Pour conforter cette analyse, les chercheurs ont désactivé la queue du striatum chez des souris ayant déjà atteint un haut niveau de performance. Leur efficacité a alors brutalement chuté. Cela suggère que cette région, via le signal APE, serait indispensable au maintien des associations stabilisées par la répétition.
Ce double système d’apprentissage pourrait expliquer pourquoi il est si ardu de se libérer de certaines habitudes, notamment lorsqu’elles ont été répétées pendant des années. Selon les auteurs, la substitution progressive par une autre action – répétée elle aussi – pourrait être la clé. Remplacer systématiquement la cigarette par un chewing-gum à la nicotine, par exemple, mobiliserait le système APE pour établir une nouvelle habitude qui supplante l’ancienne.
« Maintenant que l’on sait que ce second système existe, nous disposons d’un cadre scientifique pour concevoir de nouvelles approches thérapeutiques ciblant les habitudes néfastes », souligne Marcus Stephenson-Jones. « Jusqu’ici, la majorité des recherches sur les addictions ou les compulsions se concentraient sur le noyau accumbens. Nos travaux réorientent l’attention vers d’autres régions du cerveau, comme la queue du striatum, qui pourraient s’avérer décisives », conclut-il.

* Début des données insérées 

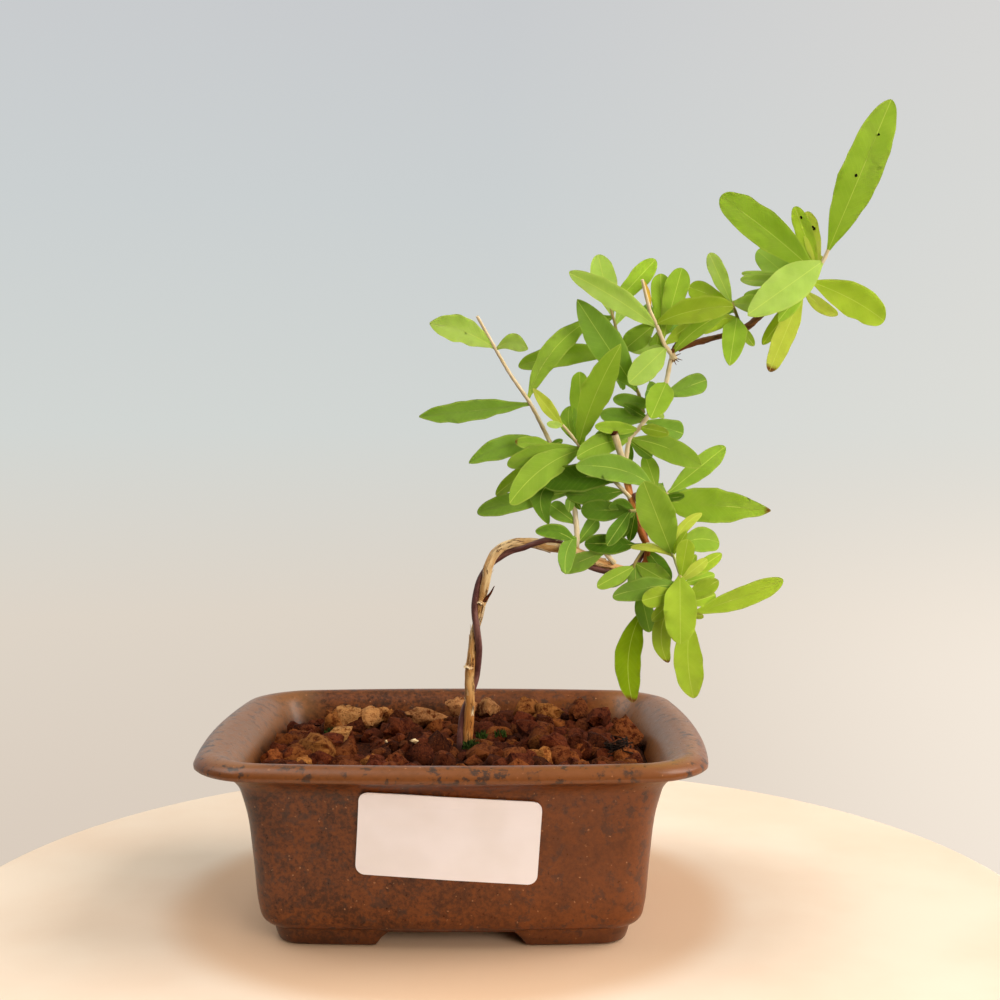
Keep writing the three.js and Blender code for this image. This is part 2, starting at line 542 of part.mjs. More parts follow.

Un système par défaut libérant plus de ressources
L’un des apports majeurs de ce nouveau système serait de permettre un stockage plus économique de l’information. En évitant une comparaison constante entre plusieurs options, le cerveau pourrait consacrer ses ressources cognitives à des décisions plus complexes.
« Ce système par défaut permettrait de dégager de la bande passante cognitive, utile pour d’autres processus décisionnels fondés sur la valeur », avance Marcus Stephenson-Jones. Un exemple concret : après avoir appris à conduire, l’automobiliste peut se concentrer sur une conversation sans avoir à penser à chaque geste technique. L’équipe prévoit désormais d’étudier plus en détail la manière dont les systèmes APE et RPE interagissent, et comment chacun contribue à différents types d’apprentissage.